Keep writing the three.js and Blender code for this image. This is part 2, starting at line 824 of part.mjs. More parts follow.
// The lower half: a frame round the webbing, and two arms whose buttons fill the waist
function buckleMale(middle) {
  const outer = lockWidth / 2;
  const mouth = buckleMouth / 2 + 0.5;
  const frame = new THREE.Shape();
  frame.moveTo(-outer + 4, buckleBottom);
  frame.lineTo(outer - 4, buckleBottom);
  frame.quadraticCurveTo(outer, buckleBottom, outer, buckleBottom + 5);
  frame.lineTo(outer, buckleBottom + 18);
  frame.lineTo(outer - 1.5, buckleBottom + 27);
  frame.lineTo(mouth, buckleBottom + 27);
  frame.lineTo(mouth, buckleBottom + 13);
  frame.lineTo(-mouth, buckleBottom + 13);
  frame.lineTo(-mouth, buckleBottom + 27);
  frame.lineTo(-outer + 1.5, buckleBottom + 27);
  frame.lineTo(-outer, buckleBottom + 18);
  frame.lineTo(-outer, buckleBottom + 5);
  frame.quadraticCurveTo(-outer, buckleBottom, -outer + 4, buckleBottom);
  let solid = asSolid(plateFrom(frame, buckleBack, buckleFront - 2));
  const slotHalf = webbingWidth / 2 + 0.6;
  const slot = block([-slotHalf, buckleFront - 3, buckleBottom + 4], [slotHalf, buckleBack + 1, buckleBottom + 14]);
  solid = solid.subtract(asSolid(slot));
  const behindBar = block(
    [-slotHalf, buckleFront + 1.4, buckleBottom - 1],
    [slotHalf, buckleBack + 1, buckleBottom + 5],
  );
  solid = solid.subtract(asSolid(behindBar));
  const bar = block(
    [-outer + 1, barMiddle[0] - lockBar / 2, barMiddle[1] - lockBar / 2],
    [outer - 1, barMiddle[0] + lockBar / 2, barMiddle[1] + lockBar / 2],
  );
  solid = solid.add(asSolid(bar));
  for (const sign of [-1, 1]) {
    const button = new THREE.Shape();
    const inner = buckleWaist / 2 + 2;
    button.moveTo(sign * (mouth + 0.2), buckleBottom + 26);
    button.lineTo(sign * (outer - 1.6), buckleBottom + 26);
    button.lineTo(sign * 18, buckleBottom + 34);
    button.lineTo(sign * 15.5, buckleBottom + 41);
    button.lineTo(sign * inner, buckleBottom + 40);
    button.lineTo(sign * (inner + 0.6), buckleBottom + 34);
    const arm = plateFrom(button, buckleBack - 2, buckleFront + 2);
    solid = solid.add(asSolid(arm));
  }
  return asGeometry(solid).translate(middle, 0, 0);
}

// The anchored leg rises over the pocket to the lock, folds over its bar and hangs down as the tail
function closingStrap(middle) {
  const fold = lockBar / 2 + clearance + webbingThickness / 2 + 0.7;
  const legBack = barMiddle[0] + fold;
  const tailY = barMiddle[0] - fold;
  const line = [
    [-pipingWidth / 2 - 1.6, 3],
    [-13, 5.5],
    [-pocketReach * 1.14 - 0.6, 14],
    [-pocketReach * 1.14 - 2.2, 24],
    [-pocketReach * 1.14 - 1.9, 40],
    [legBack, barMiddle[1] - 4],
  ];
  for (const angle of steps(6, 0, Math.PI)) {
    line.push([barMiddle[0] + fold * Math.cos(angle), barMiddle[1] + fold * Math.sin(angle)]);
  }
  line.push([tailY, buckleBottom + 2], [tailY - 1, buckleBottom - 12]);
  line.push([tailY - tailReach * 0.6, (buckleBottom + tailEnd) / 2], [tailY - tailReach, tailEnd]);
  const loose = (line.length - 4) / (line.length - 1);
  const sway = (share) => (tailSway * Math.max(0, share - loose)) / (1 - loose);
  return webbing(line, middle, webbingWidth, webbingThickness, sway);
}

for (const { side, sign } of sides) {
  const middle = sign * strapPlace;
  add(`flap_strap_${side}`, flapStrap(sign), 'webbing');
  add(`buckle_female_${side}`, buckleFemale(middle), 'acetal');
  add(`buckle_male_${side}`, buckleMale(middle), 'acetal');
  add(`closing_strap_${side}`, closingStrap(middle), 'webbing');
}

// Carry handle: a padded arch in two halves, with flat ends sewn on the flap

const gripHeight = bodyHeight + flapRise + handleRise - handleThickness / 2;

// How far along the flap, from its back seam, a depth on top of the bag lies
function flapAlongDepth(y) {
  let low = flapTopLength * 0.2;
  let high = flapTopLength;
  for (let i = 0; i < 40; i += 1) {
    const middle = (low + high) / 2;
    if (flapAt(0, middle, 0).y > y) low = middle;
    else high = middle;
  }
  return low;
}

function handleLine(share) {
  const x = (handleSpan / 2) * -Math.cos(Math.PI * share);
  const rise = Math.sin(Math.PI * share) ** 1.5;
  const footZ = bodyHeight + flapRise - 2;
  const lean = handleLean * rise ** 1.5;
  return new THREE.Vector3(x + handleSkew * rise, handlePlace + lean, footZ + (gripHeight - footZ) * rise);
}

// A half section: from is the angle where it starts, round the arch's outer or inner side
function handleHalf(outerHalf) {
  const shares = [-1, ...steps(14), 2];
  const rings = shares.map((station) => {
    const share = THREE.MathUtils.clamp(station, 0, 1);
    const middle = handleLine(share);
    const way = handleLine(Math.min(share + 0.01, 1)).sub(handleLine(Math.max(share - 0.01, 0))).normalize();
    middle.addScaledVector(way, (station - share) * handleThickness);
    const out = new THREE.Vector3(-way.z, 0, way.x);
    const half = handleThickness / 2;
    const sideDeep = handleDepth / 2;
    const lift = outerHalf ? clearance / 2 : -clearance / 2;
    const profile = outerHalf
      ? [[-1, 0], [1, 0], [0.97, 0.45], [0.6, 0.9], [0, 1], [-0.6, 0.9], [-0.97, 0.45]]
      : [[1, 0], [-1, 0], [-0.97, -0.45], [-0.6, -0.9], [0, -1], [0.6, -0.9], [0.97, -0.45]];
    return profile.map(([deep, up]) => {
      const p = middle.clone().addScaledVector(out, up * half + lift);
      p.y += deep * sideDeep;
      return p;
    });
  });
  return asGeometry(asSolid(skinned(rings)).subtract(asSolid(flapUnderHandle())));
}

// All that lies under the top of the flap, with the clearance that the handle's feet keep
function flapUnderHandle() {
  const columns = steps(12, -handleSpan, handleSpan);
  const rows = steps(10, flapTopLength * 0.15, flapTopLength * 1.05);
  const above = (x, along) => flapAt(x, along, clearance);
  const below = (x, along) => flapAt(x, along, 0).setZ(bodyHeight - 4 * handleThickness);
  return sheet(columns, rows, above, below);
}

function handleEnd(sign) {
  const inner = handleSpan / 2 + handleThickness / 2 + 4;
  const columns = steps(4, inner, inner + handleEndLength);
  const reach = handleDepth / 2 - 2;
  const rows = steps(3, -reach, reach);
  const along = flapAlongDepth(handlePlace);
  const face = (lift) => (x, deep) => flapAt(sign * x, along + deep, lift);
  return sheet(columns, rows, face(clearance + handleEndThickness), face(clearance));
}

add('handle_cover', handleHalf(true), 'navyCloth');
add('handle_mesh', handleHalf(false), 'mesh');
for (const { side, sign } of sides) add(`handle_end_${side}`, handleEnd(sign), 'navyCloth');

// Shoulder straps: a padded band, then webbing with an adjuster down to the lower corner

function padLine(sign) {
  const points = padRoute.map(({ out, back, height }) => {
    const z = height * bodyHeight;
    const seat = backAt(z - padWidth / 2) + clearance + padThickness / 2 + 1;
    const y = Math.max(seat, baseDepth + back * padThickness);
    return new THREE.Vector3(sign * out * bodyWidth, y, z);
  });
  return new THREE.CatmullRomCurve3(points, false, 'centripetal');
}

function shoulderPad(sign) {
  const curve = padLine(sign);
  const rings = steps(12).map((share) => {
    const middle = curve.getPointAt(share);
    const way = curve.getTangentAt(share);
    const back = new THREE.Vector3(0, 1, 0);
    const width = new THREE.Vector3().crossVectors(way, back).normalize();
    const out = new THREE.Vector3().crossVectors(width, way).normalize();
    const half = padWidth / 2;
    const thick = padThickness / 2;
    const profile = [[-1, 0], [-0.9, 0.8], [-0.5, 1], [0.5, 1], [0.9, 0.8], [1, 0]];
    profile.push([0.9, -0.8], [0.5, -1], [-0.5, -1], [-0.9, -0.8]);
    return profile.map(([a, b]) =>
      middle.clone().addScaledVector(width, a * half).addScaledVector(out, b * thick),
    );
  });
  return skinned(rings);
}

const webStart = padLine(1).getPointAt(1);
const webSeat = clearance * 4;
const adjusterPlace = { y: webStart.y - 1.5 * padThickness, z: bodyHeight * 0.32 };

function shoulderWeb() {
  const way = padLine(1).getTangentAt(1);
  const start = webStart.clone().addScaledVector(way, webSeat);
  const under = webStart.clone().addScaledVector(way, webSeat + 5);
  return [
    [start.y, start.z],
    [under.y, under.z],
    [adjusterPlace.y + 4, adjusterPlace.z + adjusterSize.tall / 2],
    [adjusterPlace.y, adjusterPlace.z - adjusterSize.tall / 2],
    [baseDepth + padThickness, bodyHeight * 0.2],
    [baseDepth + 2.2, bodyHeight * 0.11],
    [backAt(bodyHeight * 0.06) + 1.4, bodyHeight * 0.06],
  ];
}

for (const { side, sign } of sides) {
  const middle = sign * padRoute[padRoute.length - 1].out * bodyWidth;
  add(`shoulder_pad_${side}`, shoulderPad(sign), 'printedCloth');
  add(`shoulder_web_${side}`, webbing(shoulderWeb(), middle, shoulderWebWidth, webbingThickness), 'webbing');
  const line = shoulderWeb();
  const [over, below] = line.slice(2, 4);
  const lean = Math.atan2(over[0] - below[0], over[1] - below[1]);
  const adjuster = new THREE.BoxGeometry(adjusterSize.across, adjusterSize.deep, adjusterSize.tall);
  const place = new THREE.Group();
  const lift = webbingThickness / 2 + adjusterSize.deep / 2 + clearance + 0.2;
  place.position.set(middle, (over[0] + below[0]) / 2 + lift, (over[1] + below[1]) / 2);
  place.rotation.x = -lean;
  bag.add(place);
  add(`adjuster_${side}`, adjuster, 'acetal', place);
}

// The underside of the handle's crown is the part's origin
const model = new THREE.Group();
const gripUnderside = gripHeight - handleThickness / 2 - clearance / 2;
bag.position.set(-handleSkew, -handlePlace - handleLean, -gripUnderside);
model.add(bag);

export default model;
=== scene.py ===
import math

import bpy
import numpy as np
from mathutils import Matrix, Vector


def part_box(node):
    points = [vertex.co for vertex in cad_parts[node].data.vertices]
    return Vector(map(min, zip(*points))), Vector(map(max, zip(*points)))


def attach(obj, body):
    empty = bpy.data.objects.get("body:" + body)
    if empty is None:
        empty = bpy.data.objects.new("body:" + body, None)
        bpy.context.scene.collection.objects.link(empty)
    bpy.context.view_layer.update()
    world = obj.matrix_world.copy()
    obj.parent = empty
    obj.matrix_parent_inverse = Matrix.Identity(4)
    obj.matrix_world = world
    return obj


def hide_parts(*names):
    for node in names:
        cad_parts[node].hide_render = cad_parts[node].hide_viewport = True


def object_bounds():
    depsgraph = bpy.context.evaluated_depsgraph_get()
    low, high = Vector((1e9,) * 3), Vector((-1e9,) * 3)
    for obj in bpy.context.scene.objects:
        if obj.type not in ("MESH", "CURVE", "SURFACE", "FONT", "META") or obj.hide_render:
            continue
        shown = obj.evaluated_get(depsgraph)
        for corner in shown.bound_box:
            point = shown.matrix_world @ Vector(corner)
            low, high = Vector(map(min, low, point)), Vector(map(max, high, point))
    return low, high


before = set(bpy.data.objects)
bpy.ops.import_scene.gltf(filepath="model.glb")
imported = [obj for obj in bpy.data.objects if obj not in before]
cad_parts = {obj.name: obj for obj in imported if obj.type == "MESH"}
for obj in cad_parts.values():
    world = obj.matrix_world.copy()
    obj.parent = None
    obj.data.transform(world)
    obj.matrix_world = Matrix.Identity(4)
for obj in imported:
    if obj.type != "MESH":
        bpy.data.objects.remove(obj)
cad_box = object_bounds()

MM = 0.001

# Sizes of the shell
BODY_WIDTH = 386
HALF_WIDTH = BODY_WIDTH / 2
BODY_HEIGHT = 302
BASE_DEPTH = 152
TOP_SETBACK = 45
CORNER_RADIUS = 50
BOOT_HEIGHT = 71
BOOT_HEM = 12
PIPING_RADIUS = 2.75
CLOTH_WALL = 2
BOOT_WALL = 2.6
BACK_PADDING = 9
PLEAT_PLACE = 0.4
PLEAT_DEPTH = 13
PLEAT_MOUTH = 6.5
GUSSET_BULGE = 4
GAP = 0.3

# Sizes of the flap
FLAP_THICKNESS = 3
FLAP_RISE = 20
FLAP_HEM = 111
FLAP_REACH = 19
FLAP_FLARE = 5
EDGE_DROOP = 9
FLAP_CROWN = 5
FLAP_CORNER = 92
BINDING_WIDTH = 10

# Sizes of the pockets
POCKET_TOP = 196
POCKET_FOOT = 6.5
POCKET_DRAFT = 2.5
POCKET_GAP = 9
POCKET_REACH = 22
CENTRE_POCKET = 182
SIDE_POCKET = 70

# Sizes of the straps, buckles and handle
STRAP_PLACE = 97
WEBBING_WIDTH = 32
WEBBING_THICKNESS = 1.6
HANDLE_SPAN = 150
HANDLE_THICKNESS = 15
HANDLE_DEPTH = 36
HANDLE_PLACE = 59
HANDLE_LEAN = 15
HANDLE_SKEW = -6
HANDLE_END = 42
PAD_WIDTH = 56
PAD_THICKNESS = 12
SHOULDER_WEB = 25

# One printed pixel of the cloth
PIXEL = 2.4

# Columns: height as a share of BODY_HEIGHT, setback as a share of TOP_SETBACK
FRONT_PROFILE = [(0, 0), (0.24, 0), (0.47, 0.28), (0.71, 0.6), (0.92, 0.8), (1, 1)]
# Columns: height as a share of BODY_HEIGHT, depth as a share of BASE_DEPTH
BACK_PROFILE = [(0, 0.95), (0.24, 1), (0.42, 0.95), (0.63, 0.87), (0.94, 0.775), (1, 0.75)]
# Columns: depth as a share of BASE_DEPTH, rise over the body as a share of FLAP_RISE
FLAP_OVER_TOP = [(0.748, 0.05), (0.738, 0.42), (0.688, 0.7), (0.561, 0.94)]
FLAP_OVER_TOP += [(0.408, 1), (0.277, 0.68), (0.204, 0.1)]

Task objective
Provide an exact reproduction of only those lines that start at the line containing "the part's origin" and end at the line containing "return low, high", inclusive.

Solved problem
// The underside of the handle's crown is the part's origin
const model = new THREE.Group();
const gripUnderside = gripHeight - handleThickness / 2 - clearance / 2;
bag.position.set(-handleSkew, -handlePlace - handleLean, -gripUnderside);
model.add(bag);

export default model;
=== scene.py ===
import math

import bpy
import numpy as np
from mathutils import Matrix, Vector


def part_box(node):
    points = [vertex.co for vertex in cad_parts[node].data.vertices]
    return Vector(map(min, zip(*points))), Vector(map(max, zip(*points)))


def attach(obj, body):
    empty = bpy.data.objects.get("body:" + body)
    if empty is None:
        empty = bpy.data.objects.new("body:" + body, None)
        bpy.context.scene.collection.objects.link(empty)
    bpy.context.view_layer.update()
    world = obj.matrix_world.copy()
    obj.parent = empty
    obj.matrix_parent_inverse = Matrix.Identity(4)
    obj.matrix_world = world
    return obj


def hide_parts(*names):
    for node in names:
        cad_parts[node].hide_render = cad_parts[node].hide_viewport = True


def object_bounds():
    depsgraph = bpy.context.evaluated_depsgraph_get()
    low, high = Vector((1e9,) * 3), Vector((-1e9,) * 3)
    for obj in bpy.context.scene.objects:
        if obj.type not in ("MESH", "CURVE", "SURFACE", "FONT", "META") or obj.hide_render:
            continue
        shown = obj.evaluated_get(depsgraph)
        for corner in shown.bound_box:
            point = shown.matrix_world @ Vector(corner)
            low, high = Vector(map(min, low, point)), Vector(map(max, high, point))
    return low, high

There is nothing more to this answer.